There's no question that Foals have moved past the indie-dance aesthetic that their earlier material - and even some of the songs on 2008 debut Antidotes - embodied. They moved things up several gears with 2010's wonderful Total Life Forever, an album on which the Oxford quintet expressed desire to do their own thing and not get lumped into any 'scene'. It brought them considerable critical acclaim, and the more expansive sound pursued by Yannis Philippakis and co. certainly gave the impression that the band were maturing rapidly. Upon listening to Holy Fire, it becomes clear that its predecessor was the bridge between one era of Foals and another. They had to make it to get to where they are today, and there's no mistaking their third album as the one on which the band realise their full potential.

I realise I may have ruffled a considerable number of feathers with that last statement, but it seems as though Foals are too focused on the here and now to think of what's gone before. They've undergone a thrilling metamorphosis, which has seen them go from gatecrashing the charts with the dance-rock-influenced Antidotes to a band that wear their pop influences on their sleeve. With the exception of the curtain-raising 'Prelude', which works so well as an album opener that to take it out of its proper context would diminish its power, every song on the new record could be a single. Yes, even the stripped-back closer 'Moon'; as unconventional as it sounds, it has a strong enough hook that it would work as a single.

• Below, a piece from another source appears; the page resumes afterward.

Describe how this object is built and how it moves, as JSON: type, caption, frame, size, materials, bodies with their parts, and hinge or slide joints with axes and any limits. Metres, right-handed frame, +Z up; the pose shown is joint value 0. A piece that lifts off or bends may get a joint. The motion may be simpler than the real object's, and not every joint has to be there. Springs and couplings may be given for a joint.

That song is the serene coda to an album that constitutes the most impressive body of work the band have produced to date.

Depending on whom you speak to, Total Life Forever may be viewed as a better set of songs - and even Antidotes, a forceful but slightly outdated debut, will be championed by those who long for the Foals of old - but Holy Fire's cohesion and perfect flow mark it out as the strongest album in the band's catalogue. There are certain songs on which its predecessor's legacy is most strongly felt; slow-burning album centrepiece 'Late Night' could be Spanish Sahara's funkier cousin, with a strong emphasis placed on Walter Gervers' basslines; and 'Milk and Black Spiders' is reminiscent of '2 Trees', right down to the rave-influenced drum pattern from Jack Bevan. This time around, though, the sound is more muscular: the powerful post-chorus riff in 'Inhaler' simply wouldn't have worked before now. The heaviest moment in the band's catalogue so far would have sounded out of place on either of their previous records, but there's enough variety between that, 'Prelude' and infectious current single 'My Number' to suggest that the band have widened their focus considerably. They can get away with more.

For instance, I can't say for sure that the band would have had the confidence to write songs as overtly poppy as 'Bad Habit' and 'Everytime' before now. Sensibly, they're placed right beside each other on the album, allowing their creators to signal to the world (as if it isn't already clear by then), 'Oh hey, we write pop songs now'. Undeniably Foals-ian pop songs, yes, but pop songs all the same. Of these, the swaggering 'Providence' (written in 7/4, no less) is a particular highlight, from its (almost) a capella intro to its jaw-dropping finale, which is hard-hitting both literally and figuratively, as it features Bevan going hell-for-leather on his snare drum. 'Out of the Woods', meanwhile, is simple yet addictive listening, standing up for itself in between two gargantuan songs and doing an impressive job of not getting swallowed up.

When it comes down to it, Foals are essentially the same band they always were. The radical shift in focus came almost 3 years ago, so if that was when the band shed the dance-punk skin of old and tried on something new, here is the album on which they finally settle into themselves. The urgency of old has been mixed with the tender beauty of their more recent output, and the result of this marriage is an album that sums up what they've done before just as well as it heralds the beginning of a bold new chapter for them. They are almost ready to unleash Holy Fire upon the world, and the album deserves to be regarded as their best work yet. It feels as though Foals have finally arrived.